本作の冒頭、隅田川に沿ってカメラが移動する空撮とともに、築地市場の説明が英語でナレーションされ、日本語の字幕がつく。英語圏のイントネーションで「TSUKIJI」と発音されると同時にカメラは築地市場上空を映し出す。「えっと、なんで英語?」と疑問に思う隙もなく、立派なひげを蓄えた外国人の文化人類学者が現れ、築地の良さを英語で語っている(もちろん字幕つき)。映画が始まってからしばらく、日本語が聞こえてこない。

「築地市場の裏側に密着したドキュメンタリー」のはずだが、アプローチの仕方に違和感を覚える。さらに引っかかる映像が流れる。築地市場の様々な光景がスクリーンに映し出されるのだが、どれもスロー再生されているのだ。走行するターレーなどにとどまらず、仲卸の人が受話器を取るところさえスロー。そこに情緒的なスローテンポのBGMが被さる。あ、この監督は自分の作品に酔ってるなって、ここで気づく。ちなみにこのスロー再生は、このあとも何度も何度も登場する。

築地市場という特殊な場所でカメラを回すだけで、面白い映像は撮れるだろう。それでいいのに、なぜスロー再生という小手先の技巧を付け足してしまうのか。確かにその映像は神秘的かもしれないが、これはミュージックビデオの手法だ。フィクションならまだしも、ドキュメンタリーであからさまな映像加工をやるのは危険である。本作の監督、本職はミュージックビデオや広告らしいので慣れていることをやっただけかもしれないが、編集処理によって作られた「神秘的な映像」を見せられるだけでは、築地市場の魅力を感じることはできない。

本作で伝えられる築地市場とはいかなる場所か。ボクでも知ってる料理人や料理研究家が入れ替わり登場しては築地の素晴らしさを語るところとか、仲卸の人の「マグロを売るのはビジネスじゃない」的な発言とか、「ここには仲間がいる」(この「仲間」というのが本作の重要なキーワードになっている)とかから察するに、築地市場とは「義理人情に溢れた世界」ってことらしい。特に外国人の「ここではお金を落としても戻ってくる」という興奮気味の発言をそのまま流すのは、最近よくある「日本すごい」系のバラエティ番組と同じだ。

築地を1年取材して得た結論がこれでいいのか。それって誰もが築地市場に対してなんとなく思い浮かべる、形骸化したパブリックイメージでしかないのではないか。いや、1年に渡る取材の結果から築地がそういうところだって確証を得て映画によって主張するのはいい。でも、受け手に納得させられるほどの具体的な説得力が本作にあるとは思えない。というより、築地が「義理人情に溢れた世界」というのは当たり前の前提で、本作はそれの確認作業をしているみたいだ。やっぱり、築地が「義理人情に溢れた世界」だっていう固定観念が先にあって、カメラを回しているときやインタビューのときも、その固定観念を補強するものばかり集めてしまっただけなんじゃないかなあ。

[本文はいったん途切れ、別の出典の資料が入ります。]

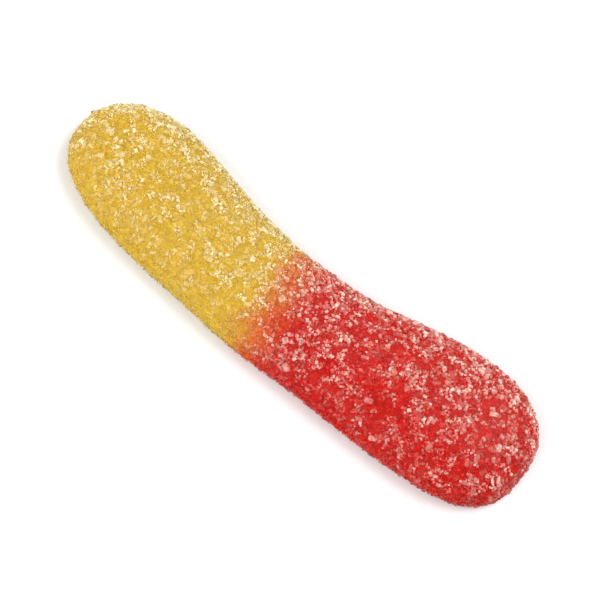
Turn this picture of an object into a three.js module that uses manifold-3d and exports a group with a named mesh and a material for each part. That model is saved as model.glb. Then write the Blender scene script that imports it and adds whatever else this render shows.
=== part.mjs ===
// A sugared gel sweet in the shape of a tongue, yellow at one end and red at the other. It is cast in
// one piece and lies on its flat back. Millimetres. +X runs from the yellow end to the red end, +Z is
// up, and the origin is under the middle of its bounding box, on the surface that it lies on.
import * as THREE from "three";
import { mergeVertices } from "three/addons/utils/BufferGeometryUtils.js";
import Module from "manifold-3d";

const wasm = await Module();
wasm.setup();

// The outline: two round lobes joined by a slight waist. Each lobe is widest at its x and ends in a
// superellipse that is "cap" long. A higher power gives a blunter end.
const YELLOW = { x: -25, halfWidth: 10.2, cap: 16, power: 2.3 };
const RED = { x: 25.3, halfWidth: 11.4, cap: 15.7, power: 2.65 };
const WAIST = { from: -10, to: 3.5, halfWidth: 9.25 };

// The sweet is bowed in its own plane, with its middle towards -Y.
const BOW = { x: -2.6, depth: 3.5, reach: 36 };

// The section: a broad dome with rounded shoulders over a flat back. The back's middle is dished,
// because the gel shrank as it set in its mould.
const THICKNESS = 7.0;
const WAIST_THICKNESS = 6.5;
const RIM_HEIGHT = 0.9;
const DOME_POWER = { across: 3.0, up: 2.3 };
const RIM_ROUND = [
  { out: 0.992, height: 0.45 },
  { out: 0.972, height: 0.12 },
];
const REST_RING = { outer: 0.945, inner: 0.8 };
const DISH = { depth: 0.5, power: 3 };

// How finely the gel is faceted.
const SPOKES = 64;
const DOME_STEPS = 10;
const DISH_STEPS = 4;
const FINE_STEPS = 300;

// The coarsest sugar: slanted blocks that lean a little and are partly sunk in the gel. Each keeps
// a spacing from the others and a clearance from the surface that the sweet lies on.
const CRYSTAL = { length: [0.8, 1.35], width: [0.6, 0.95], height: [0.55, 0.8] };
const CRYSTAL_SLANT = 0.23;
const CRYSTAL_LEAN = 0.8;
const CRYSTAL_SUNK = 0.48;
const CRYSTAL_SPACING = 1.6;
const DOME_SUGAR = { count: 270, reach: 0.97, scale: 1, clearance: 0.15, facing: 1 };
const DISH_SUGAR = { count: 30, reach: 0.9, scale: 0.5, clearance: 0.05, facing: -1 };

// Crystals are tried one after another at places that these steps spread over the surface without
// ever leaving a large gap. DRAW numbers the draws that each of them makes, and SCATTER holds the
// factors of the steep sine that gives such a draw.
const EVEN_STEP = { along: 0.7548776662466927, around: 0.5698402909980532 };
const MOST_TRIES = 5000;
const DRAW = { length: 1, width: 2, height: 3, leanX: 4, leanY: 5, turn: 6, area: 7 };
const SCATTER = { crystal: 127.1, use: 311.7, steepness: 43758.5453 };

const MERGE_GAP = 1e-3;
const GEL_COLOUR = 0xe0512e;

const { lerp, smoothstep } = THREE.MathUtils;
const fraction = (value) => value - Math.floor(value);

// A repeatable draw from 0 to 1 by one crystal for one use.
function draw(crystal, use) {
  return fraction(Math.sin(crystal * SCATTER.crystal + use * SCATTER.use) * SCATTER.steepness);
}

// Each point of a line gets "reach", how far along the line it is.
function measured(points, distance) {
  let reach = 0;
  return points.map((point, k) => {
    if (k > 0) reach += distance(points[k - 1], point);
    return { ...point, reach };
  });
}

// The point of a measured line at a share of its length.
function partWay(line, share) {
  const wanted = share * line.at(-1).reach;
  let low = 0;
  let high = line.length - 1;
  while (high - low > 1) {
    const middle = (low + high) >> 1;
    if (line[middle].reach <= wanted) low = middle;
    else high = middle;
  }
  const between = (wanted - line[low].reach) / (line[high].reach - line[low].reach);
  const names = Object.keys(line[low]);
  return Object.fromEntries(names.map((name) => [name, lerp(line[low][name], line[high][name], between)]));
}

// 0 along the waist and 1 from a lobe's widest place outwards.
function lobeShare(x) {
  return x < 0 ? smoothstep(-x, -WAIST.from, -YELLOW.x) : smoothstep(x, WAIST.to, RED.x);
}

function halfWidthAt(x) {
  return lerp(WAIST.halfWidth, (x < 0 ? YELLOW : RED).halfWidth, lobeShare(x));
}

function bowAt(x) {
  const share = Math.min(Math.abs((x - BOW.x) / BOW.reach), 1);
  return (-BOW.depth * (1 + Math.cos(Math.PI * share))) / 2;
}

function thicknessScale(x) {
  return lerp(WAIST_THICKNESS, THICKNESS, lobeShare(x)) / THICKNESS;
}

// A quarter of a superellipse from its tip to its side, beyond a lobe's widest place.
function capOutline(lobe, direction) {
  return Array.from({ length: FINE_STEPS + 1 }, (_, k) => {
    const angle = ((Math.PI / 2) * k) / FINE_STEPS;
    const along = Math.max(Math.cos(angle), 0) ** (2 / lobe.power);
    const across = Math.sin(angle) ** (2 / lobe.power);
    return { x: lobe.x + direction * lobe.cap * along, y: lobe.halfWidth * across, foot: lobe.x };
  });
}

// The +Y side before it is bowed, from the red tip to the yellow tip. Each point's foot is the x of
// the place on the middle line that it is measured from.
function sideOutline() {
  const redCap = capOutline(RED, 1);
  const middle = Array.from({ length: FINE_STEPS - 1 }, (_, k) => {
    const x = lerp(RED.x, YELLOW.x, (k + 1) / FINE_STEPS);
    return { x, y: halfWidthAt(x), foot: x };
  });
  const yellowCap = capOutline(YELLOW, -1).reverse();
  return measured([...redCap, ...middle, ...yellowCap], (a, b) => Math.hypot(b.x - a.x, b.y - a.y));
}

const SIDE = sideOutline();

// The spoke from the middle line to the outline, at a share of the way round from the red tip.
function spokeAt(turn) {
  const around = fraction(turn) * 2;
  const spoke = partWay(SIDE, around <= 1 ? around : 2 - around);
  return { ...spoke, y: around <= 1 ? spoke.y : -spoke.y };
}

// A point of the sweet: a share of the way out along a spoke, at a height for the full thickness.
function place({ out, height }, spoke) {
  const x = lerp(spoke.foot, spoke.x, out);
  return new THREE.Vector3(x, out * spoke.y + bowAt(x), height * thicknessScale(x));
}

// The dome's own line, from its crown to the rim.
function domeLine(steps) {
  return Array.from({ length: steps + 1 }, (_, k) => {
    const angle = ((Math.PI / 2) * k) / steps;
    const up = Math.max(Math.cos(angle), 0) ** (2 / DOME_POWER.up);
    return { out: Math.sin(angle) ** (2 / DOME_POWER.across), height: lerp(RIM_HEIGHT, THICKNESS, up) };
  });
}

// The dished back's line, from its middle to the inner edge of the ring that the sweet lies on.
function dishLine(steps) {
  return Array.from({ length: steps + 1 }, (_, k) => {
    const share = k / steps;
    return { out: REST_RING.inner * share, height: DISH.depth * (1 - share ** DISH.power) };
  });
}

// The gel is turned like a button on a lathe, and its spokes are then pulled out to the outline.
function gelGeometry() {
  const back = [...dishLine(DISH_STEPS), { out: REST_RING.outer, height: 0 }];
  const line = [...back, ...RIM_ROUND.toReversed(), ...domeLine(DOME_STEPS).reverse()];
  const profile = line.map(({ out, height }) => new THREE.Vector2(out, height));
  const geometry = new THREE.LatheGeometry(profile, SPOKES);
  const position = geometry.getAttribute("position");
  for (let turn = 0; turn <= SPOKES; turn++) {
    const spoke = spokeAt(turn / SPOKES);
    line.forEach((point, k) => {
      position.setXYZ(turn * line.length + k, ...place(point, spoke));
    });
  }
  return geometry;
}

// A closed geometry as a solid that can be joined. Triangles that merging has flattened are left out.
function solidOf(geometry) {
  const bare = new THREE.BufferGeometry().setAttribute("position", geometry.getAttribute("position"));
  bare.setIndex(geometry.getIndex());
  const merged = mergeVertices(bare, MERGE_GAP);
  const corners = merged.getIndex().array;
  const triVerts = [];
  for (let k = 0; k < corners.length; k += 3) {
    const triangle = corners.slice(k, k + 3);
    if (new Set(triangle).size === 3) triVerts.push(...triangle);
  }
  const vertProperties = merged.getAttribute("position").array;
  const mesh = new wasm.Mesh({ numProp: 3, vertProperties, triVerts: new Uint32Array(triVerts) });
  return new wasm.Manifold(mesh);
}

function geometryOf(solid) {
  const { vertProperties, triVerts } = solid.getMesh();
  const geometry = new THREE.BufferGeometry();
  geometry.setAttribute("position", new THREE.BufferAttribute(vertProperties, 3));
  return geometry.setIndex(new THREE.BufferAttribute(triVerts, 1));
}

// The surface that a line sweeps: the point at (share, turn), its area there and the way it faces.
function surfaceAt(line, share, turn, facing) {
  const step = 1e-3;
  const at = (s, t) => place(partWay(line, s), spokeAt(t));
  const along = at(share + step, turn).sub(at(share - step, turn));
  const around = at(share, turn + step).sub(at(share, turn - step));
  const normal = along.cross(around);
  const area = normal.length();
  normal.normalize().multiplyScalar(Math.sign(normal.z) * facing);
  return { point: at(share, turn), area, normal };
}

// A slanted block of sugar, sunk into the surface at a site and turned at random.
function crystalGeometry({ point, normal, number }, scale) {
  const size = (name) => lerp(...CRYSTAL[name], draw(number, DRAW[name])) * scale;
  const lean = (name) => (draw(number, DRAW[name]) - 0.5) * CRYSTAL_LEAN;
  const height = size("height");
  const block = new THREE.BoxGeometry(size("length"), size("width"), height);
  block.applyMatrix4(new THREE.Matrix4().makeShear(0, 0, 0, 0, CRYSTAL_SLANT, 0));
  const turned = new THREE.Euler(lean("leanX"), lean("leanY"), draw(number, DRAW.turn) * 2 * Math.PI);
  const facing = new THREE.Quaternion().setFromUnitVectors(new THREE.Vector3(0, 0, 1), normal);
  const middle = point.clone().addScaledVector(normal, height * (0.5 - CRYSTAL_SUNK));
  block.applyQuaternion(facing.multiply(new THREE.Quaternion().setFromEuler(turned)));
  return block.translate(middle.x, middle.y, middle.z);
}

// Crystals spread evenly over the surface that a line sweeps.
function sugarOn(line, { count, reach, scale, clearance, facing }) {
  const fine = measured(line(FINE_STEPS), (a, b) =>
    Math.hypot((b.out - a.out) * RED.halfWidth, b.height - a.height),
  );
  const site = (number) => ({
    ...surfaceAt(
      fine,
      lerp(1 - reach, reach, fraction(number * EVEN_STEP.along)),
      fraction(number * EVEN_STEP.around),
      facing,
    ),
    number,
  });
  const widest = Math.max(...Array.from({ length: count }, (_, k) => site(k + 1).area));
  const kept = [];
  const crystals = [];
  for (let number = 1; crystals.length < count && number < MOST_TRIES; number++) {
    const here = site(number);
    if (draw(number, DRAW.area) * widest > here.area) continue;
    if (kept.some((other) => other.distanceTo(here.point) < CRYSTAL_SPACING)) continue;
    const crystal = crystalGeometry(here, scale);
    crystal.computeBoundingBox();
    if (crystal.boundingBox.min.z < clearance) continue;
    kept.push(here.point);
    crystals.push(solidOf(crystal));
  }
  return crystals;
}

function sugaredGel() {
  const gel = solidOf(gelGeometry());
  const sugar = [...sugarOn(domeLine, DOME_SUGAR), ...sugarOn(dishLine, DISH_SUGAR)];
  const whole = wasm.Manifold.union([gel, ...sugar]);
  const { min, max } = whole.boundingBox();
  return whole.translate([-(min[0] + max[0]) / 2, -(min[1] + max[1]) / 2, 0]);
}

const gummyTongue = new THREE.Mesh(
  geometryOf(sugaredGel()),
  new THREE.MeshStandardMaterial({ color: GEL_COLOUR, roughness: 0.6, metalness: 0 }),
);
gummyTongue.name = "gummy_tongue";

const sweet = new THREE.Group();
sweet.add(gummyTongue);

export default sweet;
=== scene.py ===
# %% [markdown]
# # A sour gummy tongue
# The sweet is one casting of soft gel, yellow at one end and red at the other, tumbled in sugar.
# The packed model fixes its size and place, and its coarsest crystals are fused on as plain
# blocks. A better material alone would leave its facets showing. So the sweet is made again here
# in the same frame: the gel, smoother, and some twenty thousand grains of sugar as true crystals.

# %% Load the frame
import math
from collections import namedtuple
from itertools import product

import bmesh
import bpy
import numpy as np
from mathutils import Euler, Matrix, Vector, noise


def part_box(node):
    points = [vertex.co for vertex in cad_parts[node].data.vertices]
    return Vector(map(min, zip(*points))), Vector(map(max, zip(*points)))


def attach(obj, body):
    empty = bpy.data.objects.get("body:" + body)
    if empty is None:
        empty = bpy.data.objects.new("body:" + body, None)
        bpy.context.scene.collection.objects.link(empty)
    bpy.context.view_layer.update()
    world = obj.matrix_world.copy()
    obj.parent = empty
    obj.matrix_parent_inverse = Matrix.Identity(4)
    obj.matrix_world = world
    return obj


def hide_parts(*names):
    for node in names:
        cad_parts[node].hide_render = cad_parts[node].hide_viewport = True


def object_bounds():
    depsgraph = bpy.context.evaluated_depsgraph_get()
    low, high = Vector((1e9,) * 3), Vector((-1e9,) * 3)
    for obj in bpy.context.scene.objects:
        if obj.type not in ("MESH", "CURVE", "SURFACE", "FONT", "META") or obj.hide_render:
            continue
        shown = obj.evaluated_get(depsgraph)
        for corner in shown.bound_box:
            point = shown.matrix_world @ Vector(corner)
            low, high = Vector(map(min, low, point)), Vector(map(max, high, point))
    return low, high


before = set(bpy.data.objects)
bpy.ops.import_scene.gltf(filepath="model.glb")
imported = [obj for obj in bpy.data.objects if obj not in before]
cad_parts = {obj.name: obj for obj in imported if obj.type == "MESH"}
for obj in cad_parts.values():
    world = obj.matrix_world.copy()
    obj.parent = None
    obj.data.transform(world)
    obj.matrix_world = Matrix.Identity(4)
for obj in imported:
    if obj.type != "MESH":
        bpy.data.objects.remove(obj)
cad_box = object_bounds()
MM = 0.001
sides = [round((high - low) / MM, 1) for low, high in zip(*cad_box)]
print("the packed model holds", *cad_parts, "and measures", sides, "mm")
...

別に全てのドキュメンタリーがジャーナリスティックである必要はない。まさか築地市場の移転がここまで政治的な問題になるとは撮影中は想像だにしてなかっただろうし、批判的な視点が欠いているとか言ったって仕方ない。ただ、1年も取材していて、築地市場の「義理人情に溢れた世界」ゆえの綻びとか問題点とか全く見なかったとは思えないけど。

それより問題は、築地市場に対して新しい着眼点を一つも提示していないし、そんなことする気もなかったことだ。氷屋とか、「築地市場の中ではこんな変わった商売もあるんだよ」的な視点で深く掘り下げたら面白そうなのになあ。

最後にダメ押しで登場する英語のナレーションを聞きながら、もしかして本作の主題は「築地市場を題材に映画を撮ってる俺」なんじゃないかって、ちょっと思った。